Silang Pendapat Revisi UU Pemilu Nomor 7 Tahun 2017

Silang Pendapat Revisi UU Pemilu Nomor 7 Tahun 2017
Ruang Rapat Komisi II DPR RI, Gedung Nusantara, Jakarta Pusat (Foto - setneg.go.id)

Jakarta, Semartara.News – Memasuki awal tahun 2021, usulan untuk merevisi undang-undang Nomor 7 Tahun 2017 tentang Pemilu kembali bergulir. Silang pendapat terkait revisi UU Pemilu tidak hanya terjadi di ruang DPR, namun bergulir di tengah masyarakat Indonesia yang tengah diperhadapkan pandemi Covid-19.

Revisi UU Pemilu merupakan usul inisiatif Komisi II DPR RI dengan argumen, ada beberapa poin penyempurnaan regulasi pelaksanaan pemilu yang harus dilakukan.

Pembahasan di DPR mengenai revisi UU tersebut, masih panas. Pemerintah sendiri sejak awal tidak menginginkan UU tersebut direvisi saat ini, mengingat kini tengah konsentrasi penanganan pandemi Covid-19.

Dalam perkembangannya di DPR, sebagian besar fraksi kemudian menolak revisi UU tersebut. Dinamika terakhir, fraksi-fraksi yang tidak menginginkan undang-undang tersebut direvisi, di antaranya Fraksi Gerindra, PDIP, PAN, dan PPP. Fraksi Partai NasDem pun juga mengisyaratkan untuk menolak revisi tersebut, sementara Golkar belum memutuskan.

Pemerintah dan sebagian besar fraksi menilai revisi di UU Pemilu di tengah kondisi pandemi tidak tepat, apalagi UU Pemilu belum sepenuhnya dilaksanakan.

Kementerian Dalam Negeri (Kemendagri) menegaskan bahwa Pemilihan Kepala Daerah (Pilkada) Serentak 2024 merupakan amanat dan konsisten dengan undang-undang yang ada.

Undang-Undang Nomor 10 Tahun 2016 tentang Pemilihan Gubernur/Wakil Gubernur, Bupati/Wakil Bupati, dan Wali Kota/Wakil Wali Kota merupakan perubahan atas UU Nomor 1 Tahun 2015. Dalam perubahan tersebut, di antaranya mengamanatkan perubahan keserentakan nasional yang semula pada tahun 2020 menjadi 2024.

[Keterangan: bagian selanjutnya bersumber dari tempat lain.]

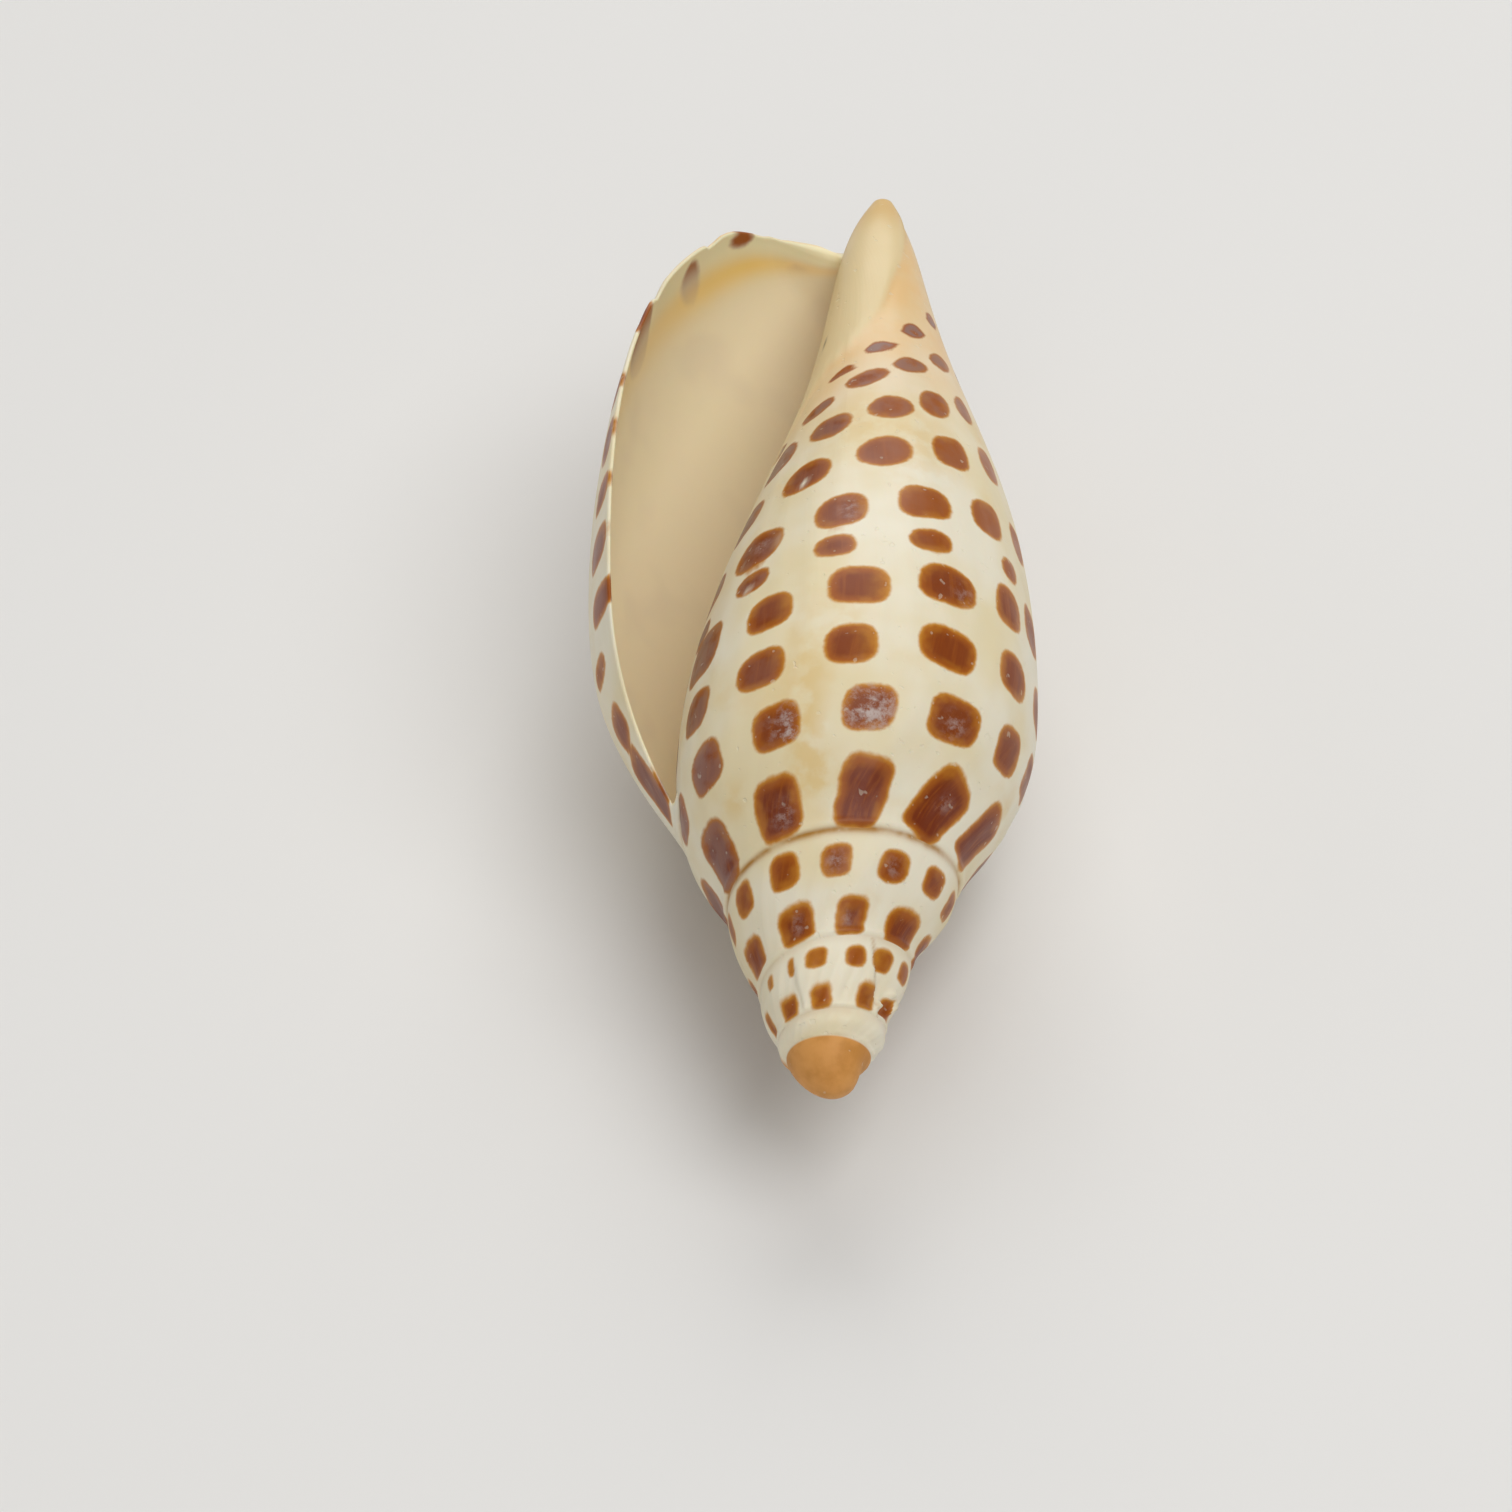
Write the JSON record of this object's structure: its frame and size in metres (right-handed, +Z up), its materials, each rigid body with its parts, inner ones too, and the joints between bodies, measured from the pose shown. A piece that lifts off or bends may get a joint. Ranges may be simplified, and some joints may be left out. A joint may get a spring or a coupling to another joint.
{
  "type": "seashell",
  "caption": "Spindle-shaped spotted sea-snail shell with a short stepped spire and a long open mouth, resting on its back.",
  "frame": {"origin": "bottom centre of the bounding box, on the surface that the shell rests on", "axes": "+Z up, out of the mouth; +Y from the tip of the spire towards the front end"},
  "size_m": [0.0364, 0.0922, 0.0312],
  "materials": {
    "shell": "glossy cream with brown spots"
  },
  "bodies": {
    "root": {"shell": "shell"}
  },
  "joints": []
}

Perubahan tersebut bukan tanpa dasar, melainkan telah disesuaikan dengan alasan yuridis, filosofis, hingga sosiologis.

Pasal 201 Ayat (8) UU No. 10/2016 disebutkan bahwa pemungutan suara serentak nasional dalam pemilihan gubernur/wakil gubernur, bupati/wakil bupati, dan wali kota/wakil wali kota di seluruh wilayah Negara Kesatuan Republik Indonesia dilaksanakan pada bulan November 2024.

Sementara itu, Dikutip dari Antaranews.com, Sabtu (6/2/2021), dalam draf RUU Pemilu Pasal 734 Ayat (1) dijelaskan bahwa bahwa pemilu daerah pertama diselenggarakan pada tahun 2027, dan untuk selanjutnya diselenggarakan setiap 5 tahun sekali.

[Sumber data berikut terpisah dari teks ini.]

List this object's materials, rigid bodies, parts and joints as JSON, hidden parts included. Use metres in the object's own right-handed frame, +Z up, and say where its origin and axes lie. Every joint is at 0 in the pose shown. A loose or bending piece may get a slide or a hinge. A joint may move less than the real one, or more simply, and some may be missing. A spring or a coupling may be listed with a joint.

Berikutnya, dalam Pasal 734 Ayat (2) disebutkan bahwa pemilu nasional pertama diselenggarakan pada tahun 2024, dan untuk selanjutnya diselenggarakan setiap 5 tahun sekali.

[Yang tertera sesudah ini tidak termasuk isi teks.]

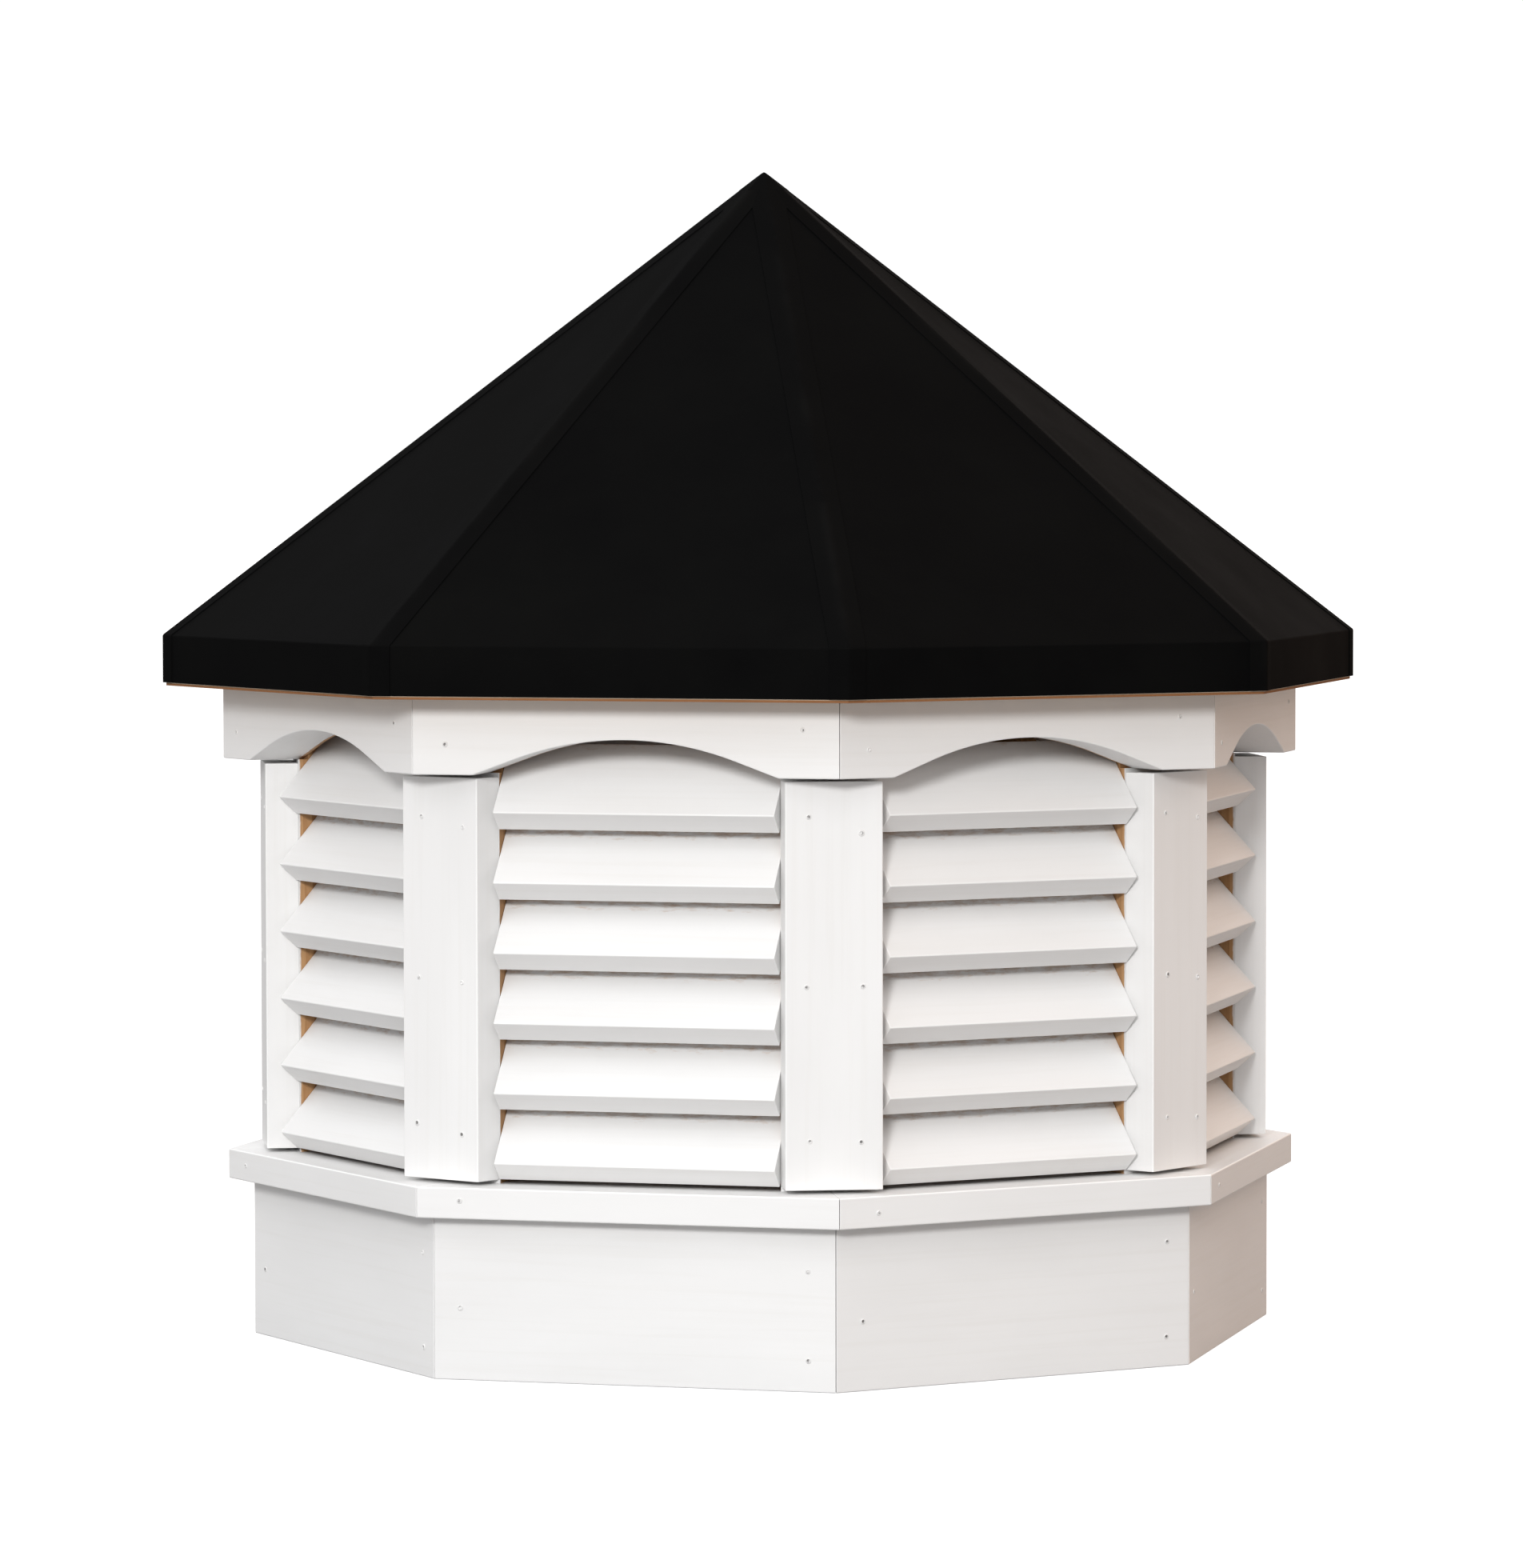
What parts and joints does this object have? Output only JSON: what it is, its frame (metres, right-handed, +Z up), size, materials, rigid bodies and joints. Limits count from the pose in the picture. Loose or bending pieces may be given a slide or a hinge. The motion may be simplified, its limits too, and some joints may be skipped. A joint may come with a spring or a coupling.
{
  "type": "roof cupola",
  "caption": "Octagonal louvred wooden cupola that vents a roof: white skirt, sill, corner boards and arched boards under a black pyramid roof with a drip edge.",
  "frame": {"origin": "on the vertical axis, at the bottom of the skirt", "axes": "+Z up along the axis; -Y out of the first flat side, +X out of a flat side to its right"},
  "size_m": [0.713, 0.713, 0.742],
  "materials": {
    "white_paint": "satin white paint on smooth boards",
    "raw_wood": "bare softwood and plywood",
    "roof_metal": "matte black paint"
  },
  "bodies": {
    "root": {"skirt_panel_1": "white_paint", "skirt_panel_2": "white_paint", "skirt_panel_3": "white_paint", "skirt_panel_4": "white_paint", "skirt_panel_5": "white_paint", "skirt_panel_6": "white_paint", "skirt_panel_7": "white_paint", "skirt_panel_8": "white_paint", "sill_board_1": "white_paint", "sill_board_2": "white_paint", "sill_board_3": "white_paint", "sill_board_4": "white_paint", "sill_board_5": "white_paint", "sill_board_6": "white_paint", "sill_board_7": "white_paint", "sill_board_8": "white_paint", "corner_board_1": "white_paint", "corner_board_2": "white_paint", "corner_board_3": "white_paint", "corner_board_4": "white_paint", "corner_board_5": "white_paint", "corner_board_6": "white_paint", "corner_board_7": "white_paint", "corner_board_8": "white_paint", "louvre_bank_1": "white_paint", "louvre_bank_2": "white_paint", "louvre_bank_3": "white_paint", "louvre_bank_4": "white_paint", "louvre_bank_5": "white_paint", "louvre_bank_6": "white_paint", "louvre_bank_7": "white_paint", "louvre_bank_8": "white_paint", "arch_board_1": "white_paint", "arch_board_2": "white_paint", "arch_board_3": "white_paint", "arch_board_4": "white_paint", "arch_board_5": "white_paint", "arch_board_6": "white_paint", "arch_board_7": "white_paint", "arch_board_8": "white_paint", "corner_studs": "raw_wood", "roof_base": "raw_wood", "roof_deck": "raw_wood", "roof_cover": "roof_metal"}
  },
  "joints": []
}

Oleh karena itu, keinginan pihak-pihak agar pelaksanaan pilkada serentak nasional pada tahun 2024 cukup beralasan agar pemerintah mempunyai rentang waktu untuk konsentrasi mengatasi pandemik COVID-19 karena pilkada tidak dilaksanakan pada tahun 2022 dan 2023, merujuk pada UU No. 10/2016 tengang Pilkada.

Pasal 201 Ayat (9) UU Pilkada menyebutkan bahwa untuk mengisi kekosongan jabatan gubernur/wakil gubernur, bupati/wakil bupati, dan wali kota/wakil wali kota yang berakhir masa jabatannya pada tahun 2022 sebagaimana dimaksud pada Ayat (3) dan yang berakhir masa jabatannya pada tahun 2023 sebagaimana dimaksud pada Ayat (5), diangkat penjabat gubernur, penjabat bupati, dan penjabat wali kota sampai dengan terpilihnya gubernur/wakil gubernur, bupati/wakil bupati, dan wali kota/wakil wali kota melalui pemilihan serentak nasional pada tahun 2024.